Even at this late stage of the war, however, there was one last great naval engagement to be had, the Battle of Leyte Gulf on Oct. 23–26, 1944. Thanks to a blunder by U.S. Admiral William Halsey, who left the U.S. invasion fleet unguarded in order to pursue a Japanese decoy force and then mangled communicating his actions to his subordinates, the Japanese were nearly able to destroy the U.S. landing vessels. Disaster was averted thanks to subsequent Japanese reticence, but the larger course of the battle is still fascinating. It was “the largest naval battle in history,” involving 300 ships and 200,000 men and fought across a distance of 100,000 square miles.

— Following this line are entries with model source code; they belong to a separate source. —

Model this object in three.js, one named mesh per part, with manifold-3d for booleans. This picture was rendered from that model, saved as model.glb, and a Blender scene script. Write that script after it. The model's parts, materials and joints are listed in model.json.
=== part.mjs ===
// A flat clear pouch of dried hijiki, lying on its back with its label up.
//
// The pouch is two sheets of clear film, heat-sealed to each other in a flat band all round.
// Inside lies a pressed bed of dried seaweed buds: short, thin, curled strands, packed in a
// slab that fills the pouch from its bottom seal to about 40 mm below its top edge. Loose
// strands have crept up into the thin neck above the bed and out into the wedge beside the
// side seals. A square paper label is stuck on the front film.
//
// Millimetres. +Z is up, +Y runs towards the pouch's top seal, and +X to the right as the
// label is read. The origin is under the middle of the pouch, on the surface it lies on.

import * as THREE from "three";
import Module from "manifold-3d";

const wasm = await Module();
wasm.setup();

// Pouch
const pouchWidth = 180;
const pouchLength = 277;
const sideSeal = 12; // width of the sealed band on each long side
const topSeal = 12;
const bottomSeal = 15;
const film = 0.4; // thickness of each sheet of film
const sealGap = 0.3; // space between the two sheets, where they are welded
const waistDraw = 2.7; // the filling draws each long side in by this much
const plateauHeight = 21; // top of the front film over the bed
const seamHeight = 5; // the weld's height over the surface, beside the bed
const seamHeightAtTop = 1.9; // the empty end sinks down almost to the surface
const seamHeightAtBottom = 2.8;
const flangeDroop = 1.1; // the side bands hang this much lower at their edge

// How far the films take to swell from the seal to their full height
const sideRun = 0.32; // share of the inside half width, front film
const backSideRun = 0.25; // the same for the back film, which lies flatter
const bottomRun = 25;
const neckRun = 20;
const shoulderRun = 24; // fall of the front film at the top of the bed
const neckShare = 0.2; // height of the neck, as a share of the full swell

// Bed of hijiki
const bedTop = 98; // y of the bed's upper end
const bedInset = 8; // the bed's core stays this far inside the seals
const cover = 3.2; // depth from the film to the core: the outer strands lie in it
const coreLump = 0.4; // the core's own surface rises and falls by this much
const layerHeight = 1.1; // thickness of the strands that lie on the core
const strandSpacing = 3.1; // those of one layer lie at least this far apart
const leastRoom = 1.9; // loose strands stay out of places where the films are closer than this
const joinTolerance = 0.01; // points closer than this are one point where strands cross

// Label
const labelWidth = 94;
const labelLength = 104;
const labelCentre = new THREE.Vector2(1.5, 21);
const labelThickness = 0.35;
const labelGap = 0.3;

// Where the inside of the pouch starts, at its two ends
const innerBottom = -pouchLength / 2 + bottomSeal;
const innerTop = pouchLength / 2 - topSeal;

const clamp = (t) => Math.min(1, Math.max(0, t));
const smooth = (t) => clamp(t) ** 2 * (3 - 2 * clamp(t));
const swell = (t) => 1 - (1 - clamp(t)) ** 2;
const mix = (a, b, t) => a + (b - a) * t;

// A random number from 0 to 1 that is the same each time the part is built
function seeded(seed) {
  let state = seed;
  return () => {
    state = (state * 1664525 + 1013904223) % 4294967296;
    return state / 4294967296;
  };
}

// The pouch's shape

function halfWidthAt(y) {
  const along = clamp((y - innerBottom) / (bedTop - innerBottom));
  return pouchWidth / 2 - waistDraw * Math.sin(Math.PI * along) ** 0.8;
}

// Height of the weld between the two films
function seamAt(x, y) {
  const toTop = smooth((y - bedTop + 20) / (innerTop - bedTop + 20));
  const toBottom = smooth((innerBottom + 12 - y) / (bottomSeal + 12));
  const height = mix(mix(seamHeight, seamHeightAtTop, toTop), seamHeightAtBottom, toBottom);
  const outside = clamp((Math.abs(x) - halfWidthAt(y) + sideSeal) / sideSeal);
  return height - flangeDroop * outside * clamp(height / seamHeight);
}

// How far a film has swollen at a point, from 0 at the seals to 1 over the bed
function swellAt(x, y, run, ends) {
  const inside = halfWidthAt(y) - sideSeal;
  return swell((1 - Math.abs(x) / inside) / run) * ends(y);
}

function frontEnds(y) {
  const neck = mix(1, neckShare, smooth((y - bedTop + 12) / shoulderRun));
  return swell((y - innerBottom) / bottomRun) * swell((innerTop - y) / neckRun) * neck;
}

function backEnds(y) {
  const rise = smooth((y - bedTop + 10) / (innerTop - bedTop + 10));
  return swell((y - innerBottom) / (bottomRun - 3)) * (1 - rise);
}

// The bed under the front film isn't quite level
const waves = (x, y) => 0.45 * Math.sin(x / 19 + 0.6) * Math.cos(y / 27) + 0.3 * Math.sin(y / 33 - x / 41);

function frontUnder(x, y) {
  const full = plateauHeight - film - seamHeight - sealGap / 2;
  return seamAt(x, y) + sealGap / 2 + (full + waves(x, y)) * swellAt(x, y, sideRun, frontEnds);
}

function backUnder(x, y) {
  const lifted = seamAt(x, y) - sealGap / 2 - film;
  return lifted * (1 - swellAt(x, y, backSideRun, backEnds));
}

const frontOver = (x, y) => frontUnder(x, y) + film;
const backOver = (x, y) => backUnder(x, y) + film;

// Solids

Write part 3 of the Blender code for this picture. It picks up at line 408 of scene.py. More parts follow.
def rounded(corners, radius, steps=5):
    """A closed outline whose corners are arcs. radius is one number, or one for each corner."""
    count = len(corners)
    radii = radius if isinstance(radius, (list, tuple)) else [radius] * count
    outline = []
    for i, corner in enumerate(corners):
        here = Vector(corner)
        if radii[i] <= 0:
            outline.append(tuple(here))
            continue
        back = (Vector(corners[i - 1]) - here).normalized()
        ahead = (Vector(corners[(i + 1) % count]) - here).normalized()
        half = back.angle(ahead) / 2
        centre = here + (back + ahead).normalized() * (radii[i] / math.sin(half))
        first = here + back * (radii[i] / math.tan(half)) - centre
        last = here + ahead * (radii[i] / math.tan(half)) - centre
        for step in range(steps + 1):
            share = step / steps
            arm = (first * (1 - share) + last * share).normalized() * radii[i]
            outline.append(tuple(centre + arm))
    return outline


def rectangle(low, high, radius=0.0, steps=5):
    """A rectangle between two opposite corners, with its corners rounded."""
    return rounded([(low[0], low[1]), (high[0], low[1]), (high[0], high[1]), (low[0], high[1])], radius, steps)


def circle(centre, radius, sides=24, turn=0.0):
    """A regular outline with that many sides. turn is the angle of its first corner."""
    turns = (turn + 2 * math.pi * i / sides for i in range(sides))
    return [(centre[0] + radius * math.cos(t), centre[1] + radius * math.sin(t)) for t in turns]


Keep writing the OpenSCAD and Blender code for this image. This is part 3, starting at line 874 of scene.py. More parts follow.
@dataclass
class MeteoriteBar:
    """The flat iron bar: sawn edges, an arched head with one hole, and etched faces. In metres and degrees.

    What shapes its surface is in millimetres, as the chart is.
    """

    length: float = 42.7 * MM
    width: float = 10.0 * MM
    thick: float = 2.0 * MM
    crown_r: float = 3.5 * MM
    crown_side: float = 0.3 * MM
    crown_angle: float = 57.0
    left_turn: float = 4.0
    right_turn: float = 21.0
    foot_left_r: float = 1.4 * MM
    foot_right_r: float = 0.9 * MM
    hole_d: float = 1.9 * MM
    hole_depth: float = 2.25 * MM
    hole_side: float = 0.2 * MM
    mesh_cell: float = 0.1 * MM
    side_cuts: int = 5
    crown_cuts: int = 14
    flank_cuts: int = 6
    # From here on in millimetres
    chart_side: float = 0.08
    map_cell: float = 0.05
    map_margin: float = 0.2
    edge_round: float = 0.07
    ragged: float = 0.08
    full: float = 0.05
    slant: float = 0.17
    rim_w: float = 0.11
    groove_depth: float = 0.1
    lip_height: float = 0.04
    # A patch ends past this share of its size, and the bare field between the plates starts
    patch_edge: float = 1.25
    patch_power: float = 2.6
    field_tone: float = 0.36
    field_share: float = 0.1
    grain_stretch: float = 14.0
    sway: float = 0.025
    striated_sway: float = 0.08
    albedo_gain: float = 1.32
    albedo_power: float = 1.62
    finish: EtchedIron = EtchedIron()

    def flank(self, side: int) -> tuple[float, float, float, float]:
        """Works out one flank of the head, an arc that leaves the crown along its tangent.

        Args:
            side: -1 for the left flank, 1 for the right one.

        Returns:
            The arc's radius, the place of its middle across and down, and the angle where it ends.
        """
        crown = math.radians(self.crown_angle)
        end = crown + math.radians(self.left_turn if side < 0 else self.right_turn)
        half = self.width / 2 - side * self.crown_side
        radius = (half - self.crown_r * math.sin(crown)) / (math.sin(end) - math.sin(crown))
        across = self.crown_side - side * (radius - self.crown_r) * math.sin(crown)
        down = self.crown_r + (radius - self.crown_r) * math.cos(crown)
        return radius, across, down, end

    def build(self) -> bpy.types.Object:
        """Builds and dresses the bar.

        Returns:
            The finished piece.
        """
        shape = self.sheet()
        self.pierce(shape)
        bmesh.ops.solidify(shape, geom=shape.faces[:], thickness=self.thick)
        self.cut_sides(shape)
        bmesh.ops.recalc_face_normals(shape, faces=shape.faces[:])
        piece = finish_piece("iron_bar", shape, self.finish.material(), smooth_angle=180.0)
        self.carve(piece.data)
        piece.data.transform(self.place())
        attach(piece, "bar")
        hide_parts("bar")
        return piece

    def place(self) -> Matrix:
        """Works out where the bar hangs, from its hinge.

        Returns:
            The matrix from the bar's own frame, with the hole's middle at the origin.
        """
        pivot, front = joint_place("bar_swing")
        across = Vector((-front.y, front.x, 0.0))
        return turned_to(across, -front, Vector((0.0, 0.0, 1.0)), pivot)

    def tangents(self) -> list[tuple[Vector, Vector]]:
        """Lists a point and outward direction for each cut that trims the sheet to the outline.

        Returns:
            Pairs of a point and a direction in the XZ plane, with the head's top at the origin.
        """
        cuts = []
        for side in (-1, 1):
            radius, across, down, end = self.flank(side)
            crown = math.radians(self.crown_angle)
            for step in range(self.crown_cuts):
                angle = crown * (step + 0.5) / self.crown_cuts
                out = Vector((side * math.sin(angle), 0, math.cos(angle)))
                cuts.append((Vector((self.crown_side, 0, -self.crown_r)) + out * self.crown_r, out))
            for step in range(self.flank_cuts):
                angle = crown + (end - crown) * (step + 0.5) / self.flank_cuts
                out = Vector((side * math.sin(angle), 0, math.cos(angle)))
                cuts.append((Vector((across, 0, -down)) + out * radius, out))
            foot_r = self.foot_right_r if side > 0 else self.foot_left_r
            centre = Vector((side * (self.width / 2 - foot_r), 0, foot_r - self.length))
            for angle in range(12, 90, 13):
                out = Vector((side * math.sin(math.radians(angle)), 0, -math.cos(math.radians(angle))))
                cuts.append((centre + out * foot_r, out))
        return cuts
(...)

Toll also gives U.S. submarine warfare its due as a key means of choking off Japanese shipping. Its importance in destroying Japanese logistics was surpassed only by one of the most unheralded, and impressive, operations of the war: the mass aerial mining of Japanese harbors. You might miss a ship on its route, but you’re almost sure to get it if you know where it’s going. Titled, with impeccable American bluntness, “Operation STARVATION,” the aerial mining was responsible, over a period of only five months, for nearly 10% of Japan’s shipping losses in the whole war.
Readers of this volume will all know how the war ended. But it’s invaluable to be reminded that American planners didn’t know their efforts would succeed until they did. Toll’s trilogy is as fine an account of their accomplishments as you can find anywhere.
Anthony Paletta is a writer living in Brooklyn.